Columbine
Dave Cullen
12

So much of the true crime books I see are so lamentable as to actually cause me despair.

The classic example for me is Kill Grandma for Me by Jim DeFelice. It’s a mass-market, schlocky examination of what seems to be a real tragedy, with gruesome crime scene photos in those glossy middle pages. I can deal with bad romance and mystery easily enough. Even the thought of James Patterson’s more violent novels don’t merit a second thought. But that books like Kill Grandma for Me take actual lives for the subjects of their exploitation is really awful.

And so many true crime books seem like that. So, when a book like Dave Cullen’s Columbine is published, I feel a lot better about the world – paradoxically, since it’s about one of the more tragic events in recent American history.

Check out my review of the book after the jump.

The publisher, 12, has the lofty stated goal of putting out no more than one book every month, aiming for the whole “quality over quantity” thing. They publish books across the board, including the novels of one of my favourite authors, Christopher Buckley. They also make a habit of publishing substantive true crime works, such as David R. Dow’s The Autobiography of an Executition and, of course, Columbine.

What immediately stands out about Columbine is that it’s project is so drastically different from that of Kill Grandma for Me. Cullen, who covered the tragedy at Columbine High School for publications including the New York Times and Salon, doesn’t revel in the details, though he doesn’t shy away from them either.

For example, he describes how one of the students, Patrick Ireland, is shot, and then tumbles out of a window in an injury-induced stupor. Cullen doesn’t stop there, however. He examines the implications of that event, for Patrick, his family, his friends, and for the community. While delving into the personal stories of the shooters, the victims, the force tasked with investigating the massacre, and all those effected, Cullen never loses sight of the individual but also never forgets the larger context of the shootings and their consequences.

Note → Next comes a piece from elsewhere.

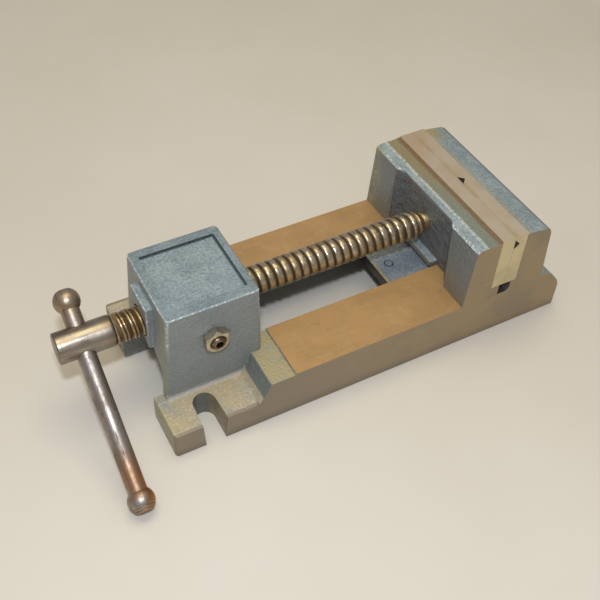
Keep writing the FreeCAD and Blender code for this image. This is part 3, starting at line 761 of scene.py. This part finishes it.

To this end, he parts from how a lot of true crime books would treat the subject. His research is in depth and meticulously documented in the book itself and on his website. In an author’s note, he explains his decision to not include photos, saying that they would only show the players in the story caught in a moment in time, while he wants to show them as multi-faceted people with depth.

In the end, though, I think a large part of the attraction to Columbine for me is that it seems so antithetical to the mass of true crime I see, since Cullen can find the balance between the human stories at work and the larger issues; mostly, how the media covered the massacre.

In talking about the initial reaction of the media to the massacre, Cullen outlines some of the main problems with how the public would come to view what happened at Columbine High School on April 20, 1999:

The narrative unfolding on television looked nothing like the killers’ plan. It looked only moderately like what was actually occuring. It would take months for investigators to piece together what had gone on inside. Motive would take longer to unravel. It would be years before the detective team would explain why.

The public couldn’t wait that long. The media was not about to. They speculated.

Columbine suggests a style of true crime book that not only holds some worth over that of its schlocky peers but is also socially important. These books have the capacity to examine some of the most vital issues at work in modern society, and people like Dave Cullen are just the writers to address them.